HBO’s ‘His Dark Materials’ Bashes Evil Church Fighting ‘Tyranny of Sin’

December 9th, 2019 11:11 PM

HBO’s His Dark Materials is closing in on its finale which means we’re finally figuring out what’s going on in the story. In an unsurprising turn of events, the Church stand-in in the story written by a devout atheist is bad.

The December 9 episode “The Daemon-Cages” takes us to a place called Bolvangar, the base of the child-snatching “Gobblers.” In a previous episode, the “Gobblers” were revealed to be part of a General Oblation Board (GOB) that worked for and reported to the Magisterium, or the Church. Now, for some reason, they’ve been kidnapping and experimenting on children with the Magisterium’s approval.

When our lead Lyra (Dafne Keen) gets taken herself, she discovers the full extent of the Oblation Board’s work. After kidnapping the kids, scientists attempt to separate them from their daemons, or animal manifestations of their souls. This is done apparently to pull out “Dust” which the Magisterium believes causes sin. Many kids do not survive the process, and the rest remain in a soulless, zombie-like state. Hardly any of the workers have any regrets about what they’re doing, and some even treasure the fact that they will “truly free generations from tyranny of sin.”

The head of GOB, Mrs. Coulter (Ruth Wilson), even explains this explicitly to Lyra saying, “Dust is not a good thing. Grown-ups are infected so deeply that it's too late for them-- condemned to a life of sin, guilt, and regret. This is for a better future, better life.” Despite that sentiment, she doesn’t seem phased by the many deaths or traumas of children remarking, “Every boundary in experimental theology requires the sacrifice of the few for the many.”

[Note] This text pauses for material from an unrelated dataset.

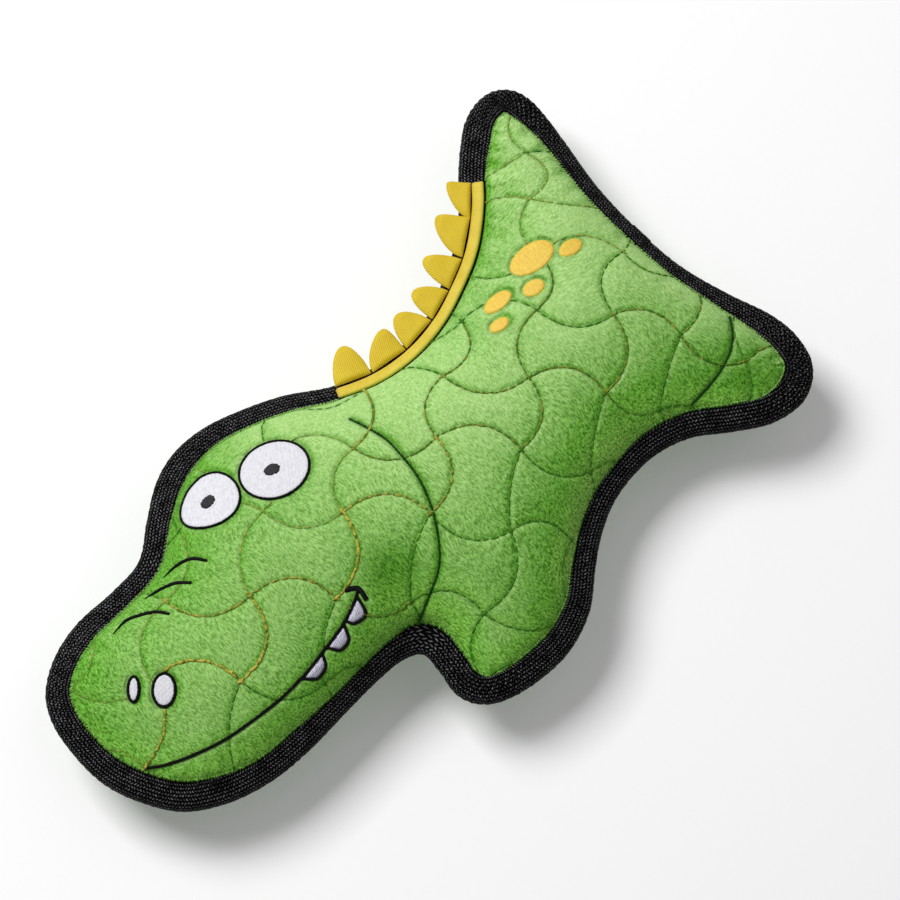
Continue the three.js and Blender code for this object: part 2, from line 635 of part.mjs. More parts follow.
let mouth = sewn(stroke(MOUTH, THREAD.border, false)).add(sewn(stroke(MOUTH_CORNER, THREAD.border, true)));
TEETH.forEach((tooth, i) => {
  mouth = mouth.add(sewn(tooth)).subtract(prism(drawnIn(tooth, THREAD.fine), ...TALL));
  add("tooth_" + (i + 1), sewn(drawnIn(tooth, THREAD.fine + CLEARANCE)), "tooth_thread");
});
add("mouth_line", mouth, "black_thread");

export default toy;
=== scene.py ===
"""A stuffed alligator dog toy: quilted plush, a webbing edge, ribbed spikes and an embroidered face."""

import json
import math

import bpy
import numpy as np
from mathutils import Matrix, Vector, kdtree, noise
from mathutils.geometry import delaunay_2d_cdt


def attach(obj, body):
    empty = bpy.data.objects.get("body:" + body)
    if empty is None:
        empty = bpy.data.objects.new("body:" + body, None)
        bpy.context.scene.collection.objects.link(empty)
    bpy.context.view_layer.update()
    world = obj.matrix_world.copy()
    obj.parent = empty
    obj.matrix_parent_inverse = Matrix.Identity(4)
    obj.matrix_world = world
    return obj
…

If it hasn’t been clear enough to audiences yet, the Church is not only bad but viciously evil. Of course, I doubt the people on this show would say the same about the crazy climate change zealots, especially when the cast compares its child protagonist to Greta Thunberg.

This is the same general plot from the novels written by Phillip Pullman, but the show clearly doesn’t sugar-coat it. Here, the Church kidnaps and even murders children for its backwards beliefs on sin.

Fortunately, the season’s almost at its end, so hopefully we’ve passed the peak of Church-bashing for this year. But with this book series, I’m sure they’ll find the time again.